I suppose it hardly matters, the future belongs to Groupon anyway.
Well, I wouldn’t bet on any billion-dollar-value dotcom even existing in a few years, and Groupon’s lack of repeat business is somewhat worrying (though I don’t think a low return customer rate in itself is tantamount to being a Ponzi scheme). But I have a somewhat different take on Groupon anyway, which is that fundamentally it’s less of a sales promotion service than a media company. Traditional media were, of course, built on the idea that they were the only way to reach a big group of whoever— middle class department and grocery store customers if you were the Trib, counterculture young people who went to concerts if you were the Reader, etc. Then suddenly there was ten times as much content and no clear sense of what anybody was really reading— I could buy ads in a million places aimed at restaurant goers, but what proof did I have that anyone would see them there, that I was reaching the best group in the best place? An explosion of choice paralyzed the market and turned ad rates into a commodity.

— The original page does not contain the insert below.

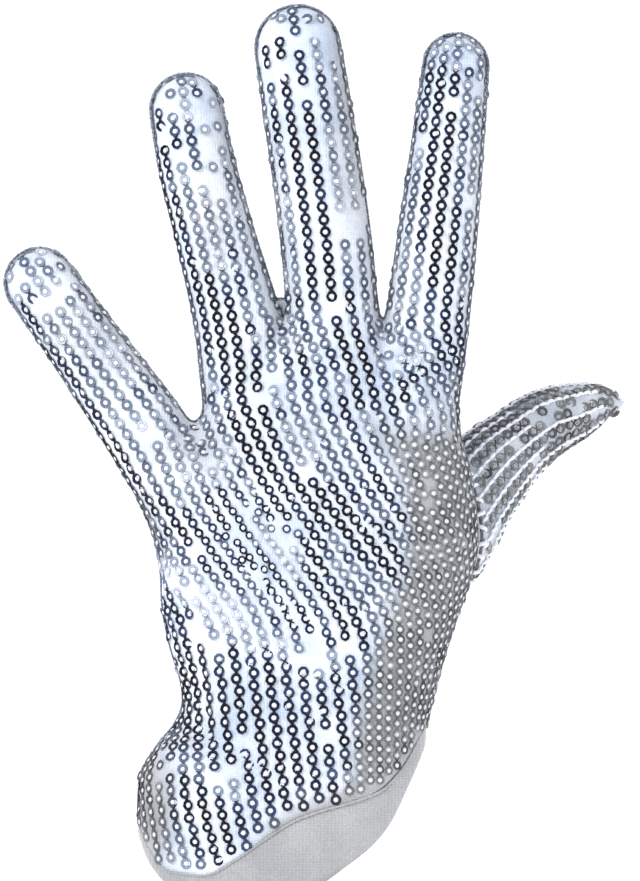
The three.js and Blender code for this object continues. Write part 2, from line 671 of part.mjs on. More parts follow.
// Half of the thumb's tube, closed at the pointed tip and open at its root
function thumbHalf(side) {
  const path = smoothPath(THUMB_STATIONS, THUMB_STEPS);
  const sheet = (wall) => {
    const points = [];
    path.forEach((_, i) => {
      const { deep } = thumbFrame(path, i);
      for (let column = 0; column <= THUMB_COLUMNS; column += 1) {
        const angle = side * Math.PI * (column / THUMB_COLUMNS);
        points.push(thumbPoint(path, i, angle, wall).addScaledVector(deep, (side * SEAM_GAP) / 2));
      }
    });
    const { along, deep } = thumbFrame(path, path.length - 1);
    const last = path[path.length - 1];
    const tip = new THREE.Vector3(last.x, last.y, last.z).addScaledVector(deep, (side * SEAM_GAP) / 2);
    points.push(tip.addScaledVector(along, wall > 0 ? TIP_HOLLOW_REACH : last.half));
    return points;
  };
  const width = THUMB_COLUMNS + 1;
  const faces = [];
  for (let row = 0; row < path.length - 1; row += 1) {
    for (let column = 0; column < THUMB_COLUMNS; column += 1) {
      const corner = row * width + column;
      faces.push([corner, corner + 1, corner + width + 1], [corner, corner + width + 1, corner + width]);
    }
  }
  const lastRow = (path.length - 1) * width;
  for (let column = 0; column < THUMB_COLUMNS; column += 1) {
    faces.push([lastRow + column, lastRow + column + 1, path.length * width]);
  }
  return solidBetween(sheet(0), sheet(CLOTH_WALL), facingOut(faces, -side));
}

// The filled hollow of the thumb's root, which opens the palm panel
function thumbHollow() {
  const path = smoothPath(THUMB_STATIONS, THUMB_STEPS).slice(0, THUMB_HOLLOW_STATIONS * THUMB_STEPS);
  const around = 2 * THUMB_COLUMNS;
  const positions = [];
  path.forEach((_, i) => {
    for (let column = 0; column < around; column += 1) {
      positions.push(...thumbPoint(path, i, (2 * Math.PI * column) / around, CLOTH_WALL).toArray());
    }
  });
  const first = path[0];
  const last = path[path.length - 1];
  positions.push(first.x, first.y, first.z, last.x, last.y, last.z);
  const startPole = path.length * around;
  const endPole = startPole + 1;
  const triangles = [];
  for (let column = 0; column < around; column += 1) {
    const next = (column + 1) % around;
    for (let row = 0; row < path.length - 1; row += 1) {
      const [a, b] = [row * around + column, row * around + next];
      triangles.push(a, b + around, b, a, a + around, b + around);
    }
    const lastRow = (path.length - 1) * around;
    triangles.push(startPole, column, next, endPole, lastRow + next, lastRow + column);
  }
  const geometry = new THREE.BufferGeometry();
  geometry.setAttribute('position', new THREE.Float32BufferAttribute(positions, 3));
  geometry.setIndex(triangles);
  return geometry;
}

const wasm = await Module();
wasm.setup();

function asSolid(geometry) {
  const merged = mergeVertices(geometry, 1e-4);
  const solid = new wasm.Manifold(new wasm.Mesh({
    numProp: 3,
    vertProperties: new Float32Array(merged.attributes.position.array),
    triVerts: new Uint32Array(merged.index.array),
  }));
  return solid;
}

function asGeometry(solid) {
  const mesh = solid.getMesh();
  const geometry = new THREE.BufferGeometry();
  geometry.setAttribute('position', new THREE.Float32BufferAttribute(mesh.vertProperties, 3));
  geometry.setIndex(Array.from(mesh.triVerts));
  return geometry;
}

const clothLook = { name: 'sequined_cloth', color: 0xb9c4d6, roughness: 0.6 };
const sequinedCloth = new THREE.MeshStandardMaterial(clothLook);
const bandKnit = new THREE.MeshStandardMaterial({ name: 'band_knit', color: 0xd4d8de, roughness: 0.9 });

const glove = new THREE.Group();
glove.name = 'sequin_glove';

function addPiece(name, geometry, material) {
  geometry.computeVertexNormals();
  const mesh = new THREE.Mesh(geometry, material);
  mesh.name = name;
  glove.add(mesh);
}

const clearance = asSolid(clearanceSolid());
const bodyBlock = asSolid(belowFingers(0));
const bodyAndGapBlock = asSolid(belowFingers(FINGER_ROOT_GAP));
const leftmost = (solid) => solid.boundingBox().min[0];

// One panel as its body and the halves of its four fingers, from the little finger to the index
function addPanel(sideName, panel) {
  addPiece(`${sideName}_panel`, asGeometry(panel.intersect(bodyBlock)), sequinedCloth);
  const halves = panel.subtract(bodyAndGapBlock).decompose().sort((a, b) => leftmost(a) - leftmost(b));
  halves.forEach((half, i) => addPiece(`${FINGERS[i].name}_${sideName}`, asGeometry(half), sequinedCloth));
}

addPanel('back', asSolid(panelShell(BACK)));
addPanel('palm', asSolid(panelShell(PALM)).subtract(asSolid(thumbHollow())));
addPiece('thumb_back', asGeometry(asSolid(thumbHalf(BACK)).subtract(clearance)), sequinedCloth);
addPiece('thumb_palm', asGeometry(asSolid(thumbHalf(PALM)).subtract(clearance)), sequinedCloth);
addPiece('cuff_band', bandRing(), bandKnit);

export default glove;
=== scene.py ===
"""Sequin glove: the finished look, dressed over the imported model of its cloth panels, thumb and band."""
import math

import bmesh
import bpy
import numpy as np
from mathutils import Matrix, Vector


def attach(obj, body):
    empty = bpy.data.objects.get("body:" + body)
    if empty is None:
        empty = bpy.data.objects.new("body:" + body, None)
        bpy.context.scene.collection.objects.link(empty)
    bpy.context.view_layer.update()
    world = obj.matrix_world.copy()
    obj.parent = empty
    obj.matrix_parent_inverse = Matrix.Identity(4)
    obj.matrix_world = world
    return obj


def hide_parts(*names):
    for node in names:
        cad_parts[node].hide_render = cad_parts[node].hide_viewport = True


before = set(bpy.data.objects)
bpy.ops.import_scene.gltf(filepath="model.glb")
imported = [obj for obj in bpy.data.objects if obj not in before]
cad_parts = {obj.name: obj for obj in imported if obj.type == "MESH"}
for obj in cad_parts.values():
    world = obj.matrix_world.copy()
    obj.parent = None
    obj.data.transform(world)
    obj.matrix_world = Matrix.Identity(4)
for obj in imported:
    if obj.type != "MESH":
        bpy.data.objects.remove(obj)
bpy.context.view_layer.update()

MM = 0.001
TINY = 1e-9
RANDOM = np.random.default_rng(27)

# Cloth and band: sizes in millimetres, and shares of a breadth or depth
CLOTH_WALL = 1.5
BAND_WALL = 2.0
BAND_SWELL = 0.35
BAND_SINK = 0.15
SEAM_GAP = 0.3
FINGER_FLATNESS = 0.86
THUMB_FLATNESS = 0.92
THINNEST_WIDTH = 0.3
THINNEST_DEPTH = 0.28
THUMB_TIP_WALL = 0.1
FINGER_JOIN_ROUNDING = 5
BODY_ROUNDING_SHARE = 0.97
BODY_TOP_STEEPNESS = 0.8
RELIEF_DEPTH = 12

# Sequins and thread: sizes in millimetres, and shares of a sequin's size for where its links start
SEQUIN_RADIUS = 1.55
SEQUIN_HOLE_RADIUS = 0.80
SEQUIN_SIDES = 8
SEQUIN_CUP = 0.34
SEQUIN_HALF_WAY_CUP = 0.187
SEQUIN_EDGE = 0.1
SEQUIN_SHEET = 0.14
SEQUIN_SEAT = 0.12
SEQUIN_PITCH = 3.45
SEQUIN_CLEARANCE = 2.75
SEQUIN_LEAN = 0.14
SEQUIN_SCATTER = 0.07
KNOT_RADIUS = 0.80
KNOT_RISE = 0.42
KNOT_DEPTH = 0.05
KNOT_SIDES = 6
LINK_RADIUS = 0.25
LINK_END_SHARE = 0.62
LINK_SIDE_SHARE = 0.5
LINK_RISE_SHARE = 0.7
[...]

So Groupon reinvented the business and nailed down all the loose pieces of the traditional media model. Not sure if anybody actually reads this stuff? We know exactly how many get our deals and how many buy, and no ad agency is going to have to give you a BS presentation about your front of mind awareness going up 7%, when your cash register is stuffed full of the things. Don’t want to pay money up front? You don’t have to pay a cent up front, you’ll just pay out the nose on the back end, Groupon turned the 15% commission on media buys into the 75% on actual results one. The clue is how much emphasis Groupon puts on writing fun copy— they’re entertaining their audience just like any other media company, not merely selling like the deal of the week offers that preceded them. Now, I question its long-term sustainability for various reasons, but it’s definitely one of the models to look at to see where the world is going— if the mass media audience is fragmented, build your own and sell it.